Panama named in US health alert
PREGNANT women should avoid travel to Panama and other Latin America and the Caribbean countries that have a tropical disease epidemic linked to birth defects, US health officials warned on Friday, January 15.
The disease is caused by the Zika virus, which is spread by the bite of a mosquito.
Three cases have recently been detected in Panama. It causes only mild discomfort in most people, but has been spreading around the world, and there is growing evidence that the disease is linked with terrible birth defects, especially in Brazil
United States health officials noted that pregnant women should consider postponing travel to 14 destinations: Panama, Brazil, Colombia, El Salvador, Guatemala, French Guyana, Haiti, Honduras, Martinique, Mexico, Panama, Paraguay, Puerto Rico, Suriname and Venezuela.
They also warned that women who are trying to become pregnant or thinking about it speak to their r doctor before traveling to these areas, and take extra precautions to avoid being bitten by mosquitoes.
Zika is the name of a virus found in a monkey in the Zika forest in Uganda in 1947. It is native to tropical Africa, Southeast Asia and the Pacific Islands, but there are newly emerging infections in Latin America and the Caribbean.
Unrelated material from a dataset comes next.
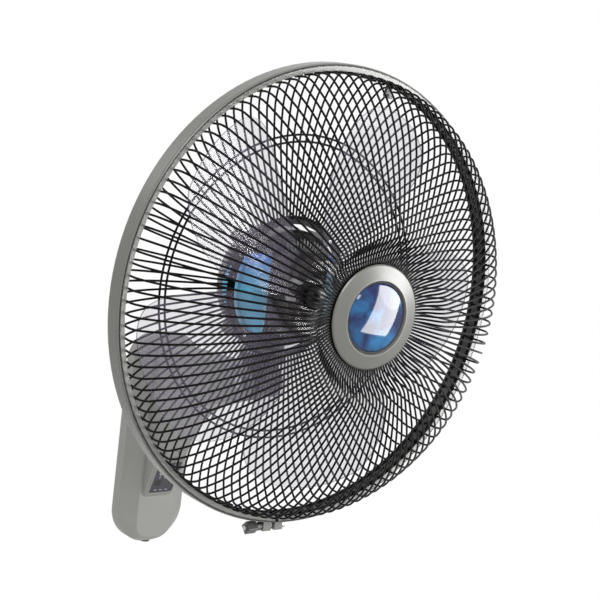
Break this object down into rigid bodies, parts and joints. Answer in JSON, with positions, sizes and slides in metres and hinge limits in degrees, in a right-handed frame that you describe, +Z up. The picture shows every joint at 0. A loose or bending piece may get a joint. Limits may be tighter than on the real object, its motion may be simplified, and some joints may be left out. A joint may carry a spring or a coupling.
{
  "type": "wall mounted fan",
  "caption": "Wall fan with a domed wire guard, translucent blades, tilting and swinging head, and a control panel on its wall unit.",
  "frame": {"origin": "middle of the wall bracket's screw pattern, on the wall plane", "axes": "+Z up, -Y is the way the fan faces and blows, +X to the right seen from the front"},
  "size_m": [0.459, 0.3636, 0.5667],
  "materials": {
    "case_grey": "satin moulded ABS",
    "neck_grey": "satin moulded nylon",
    "cap_grey": "satin moulded ABS",
    "band_grey": "satin moulded polypropylene",
    "black_plastic": "fine textured ABS",
    "blue_gloss": "polished acrylic",
    "smoky_clear": "clear tinted AS resin",
    "wire_black": "black epoxy powder coat",
    "badge_grey": "satin moulded ABS",
    "gem_blue": "domed polished acrylic",
    "label_purple": "printed polycarbonate film",
    "window_black": "polished infrared window",
    "lamp_clear": "clear light pipe",
    "button_grey": "satin keycap",
    "steel": "zinc plated",
    "laminations": "stacked silicon steel",
    "copper": "varnished winding",
    "bronze": "sintered bronze",
    "board_green": "solder mask",
    "rubber_black": "moulded rubber",
    "terminal_white": "moulded polyamide"
  },
  "bodies": {
    "wall_unit": {"wall_bracket": "steel", "rear_case": "case_grey", "front_case": "case_grey", "arm_cover": "case_grey", "case_screws": "steel", "cord_gland": "rubber_black", "terminal_block": "terminal_white", "run_capacitor": "black_plastic", "control_board": "board_green", "board_screws": "steel", "tact_switches": "black_plastic", "control_label": "label_purple", "ir_window": "window_black", "led_lenses": "lamp_clear", "tilt_bracket": "steel", "tilt_bolt": "steel", "tilt_nut": "steel", "tilt_washers": "steel"},
    "neck": {"neck_housing": "neck_grey", "swing_slot_plate": "steel", "swing_post": "steel", "post_clip": "steel"},
    "head": {"swing_case": "neck_grey", "swing_bush": "bronze", "swing_motor": "steel", "motor_front_cover": "black_plastic", "motor_rear_cover": "cap_grey", "side_panel_left": "blue_gloss", "side_panel_right": "blue_gloss", "stator_core": "laminations", "stator_windings": "copper", "front_end_shield": "steel", "rear_end_shield": "steel", "front_bearing": "steel", "rear_bearing": "steel", "motor_bolts": "steel", "rear_guard_wires": "wire_black", "rear_guard_rings": "wire_black", "rear_guard_plate": "wire_black", "head_screws": "steel", "guard_band": "band_grey", "clamp_screw": "steel", "clamp_nut": "neck_grey", "guard_hook": "black_plastic", "front_guard_wires": "wire_black", "front_guard_rings": "wire_black", "badge_ring": "badge_grey", "badge_gem": "gem_blue", "badge_back": "black_plastic"},
    "rotor": {"motor_shaft": "steel", "drive_pin": "steel", "rotor_core": "laminations", "fan_blades": "smoky_clear", "blade_nut": "black_plastic"},
    "crank": {"swing_crank": "steel"},
    "power_key": {"power_button": "button_grey"},
    "swing_key": {"swing_button": "button_grey"},
    "speed_key": {"speed_button": "button_grey"},
    "mode_key": {"mode_button": "button_grey"},
    "timer_key": {"timer_button": "button_grey"}
  },
  "joints": [
    {"name": "tilt", "type": "hinge", "parent": "wall_unit", "child": "neck", "pos_m": [0, -0.186, 0.06], "axis": [1, 0, 0], "range_deg": [-10, 25]},
    {"name": "swing", "type": "hinge", "parent": "neck", "child": "head", "pos_m": [0, -0.188, 0.1], "axis": [0, 0, 1], "range_deg": [-45, 45]},
    {"name": "fan_spin", "type": "hinge", "parent": "head", "child": "rotor", "pos_m": [0, -0.27, 0.165], "axis": [0, -1, 0], "continuous": true},
    {"name": "crank_turn", "type": "hinge", "parent": "head", "child": "crank", "pos_m": [0, -0.198, 0.0965], "axis": [0, 0, 1], "range_deg": [-90, 90]},
    {"name": "power_press", "type": "slide", "parent": "wall_unit", "child": "power_key", "axis": [0, 0.9244, 0.3815], "range_m": [0, 0.0008], "stiffness_N_per_m": 1500},
    {"name": "swing_press", "type": "slide", "parent": "wall_unit", "child": "swing_key", "axis": [0, 0.9244, 0.3815], "range_m": [0, 0.0008], "stiffness_N_per_m": 1500},
    {"name": "speed_press", "type": "slide", "parent": "wall_unit", "child": "speed_key", "axis": [0, 0.9244, 0.3815], "range_m": [0, 0.0008], "stiffness_N_per_m": 1500},
    {"name": "mode_press", "type": "slide", "parent": "wall_unit", "child": "mode_key", "axis": [0, 0.9244, 0.3815], "range_m": [0, 0.0008], "stiffness_N_per_m": 1500},
    {"name": "timer_press", "type": "slide", "parent": "wall_unit", "child": "timer_key", "axis": [0, 0.9244, 0.3815], "range_m": [0, 0.0008], "stiffness_N_per_m": 1500}
  ],
  "couplings": [
    {"joint": "crank_turn", "follows": "swing", "ratio": -2}
  ]
}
It is spread through the bite of the same type of mosquitoes that can spread to other tropical diseases such as chikungunya fever and dengue fever.
Zika symptoms are fever, rash, joint pain and red eyes, which usually lasts no more than a week. There is no medicine or vaccine against the disease?
Current concerns are because there is growing evidence linking Zika infection in pregnant women with a rare condition called microcephaly, in which the head is smaller than normal and the brain does not develop properly.
Health officials in the United States will go to Brazil, where there has been a recent increase in birth defect, to study the existing risk to pregnant women. They have reported more than 3,500 cases in Brazil since October.
Infections are occurring in Mexico and the type of mosquito that can carry the virus is also found along the southern US border.
Experts believe it is likely that it could end up spreading the virus on US soil,?
At least 26 Americans have been diagnosed with Zika since 2007; all travelers believed to have contracted the virus abroad. A person in Puerto Rico who had not traveled was diagnosed with the disease last month.